馬賊的一條胳膊,連帶著半邊肩膀,似乎像是被什麼凶獸活生生啃掉了一般,呈現出巨大的,可怖的傷口,被鮮血浸透的皮甲和碎布袍之間露出紅黑的肌肉和白黃的骨頭。馬賊張著嘴,似乎在空洞地凝視著他麵前的染血的草葉。
生如雜草,死也如同這般的雜草。
西海大營之中,轟然而鳴的戰鼓之聲,悶雷一般滾過大地,掠過草原荒野,震得天上的鷹都嚇了一跳,歪歪的抖了抖翅膀,不再圍觀,逃往遠方……
在震天的戰鼓之中,張遼微微回頭看了在大營寨牆之上的蒙化一眼,相互之間略微點了點頭,便是將長槍一舉,身邊的喊殺之聲驟然大熾,如同狂風一般朝著營地之前的馬賊席卷而去!
蒙化站在軍營寨牆之上,振臂高呼:『殺光這些該死的馬賊!』
『殺!殺……』
蒙化原本是在西海城的。因為呂布之前調動了高順,就將蒙化調到了玉門關。而這一次張遼前來西域,也就將蒙化『帶』上了。
蒙化看著張遼的身影,心中微微的歎了一口氣。截止到當下,他用西海營地之中的叛徒洗刷了自己的嫌疑,張遼才能算是真正的對他放心,也僅僅是放心了一些而已,就像是留在營地之中的依舊是那些不怎麼成器的兵卒,至於真正的精銳張遼還是帶在了身邊。
營地之外的馬蹄轟鳴之聲,嘶吼喊殺之聲不絕於耳,而在這一片的紛雜之中,蒙化看著張遼如同凶獸一般撲進了馬賊的行列,卻不禁想起了呂布……

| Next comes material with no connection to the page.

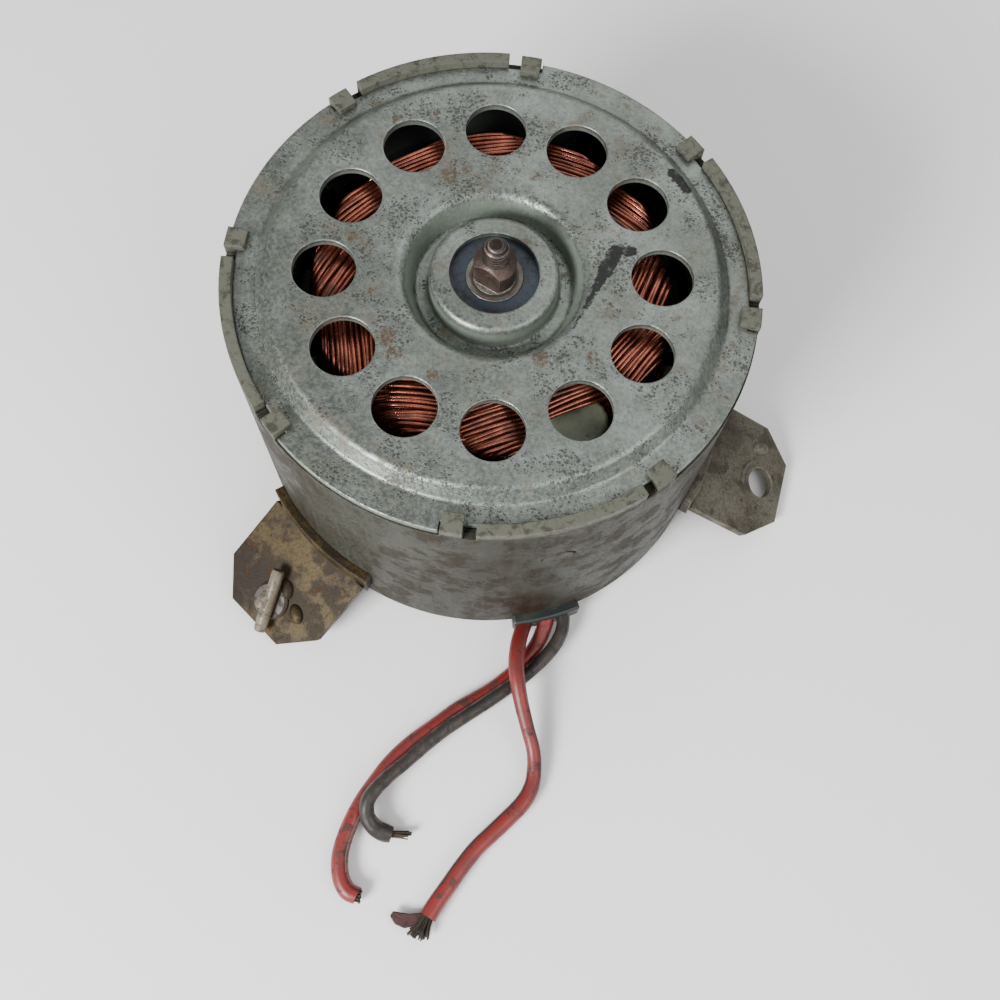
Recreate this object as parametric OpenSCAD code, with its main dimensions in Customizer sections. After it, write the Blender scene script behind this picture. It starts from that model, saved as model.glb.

如果說呂布也能有張遼這麼謹慎,或許……就是一個完全不同的局麵了。
隻可惜,呂布沒有。
……╮╯▽╰╭……
丘慈城外。
夕陽餘輝下,呂布按馬佇立在第二波兵將列開的陣勢之前。
呂布依舊是沉著一張臉,看不出什麼特彆的表情,隻是瞪著一雙血絲密布的眼睛,一眨不眨地盯視著已經四處起火的龜茲丘慈城。
他的神情雖然鎮靜,其實心中當中,並非像是表麵上如此平穩氣場。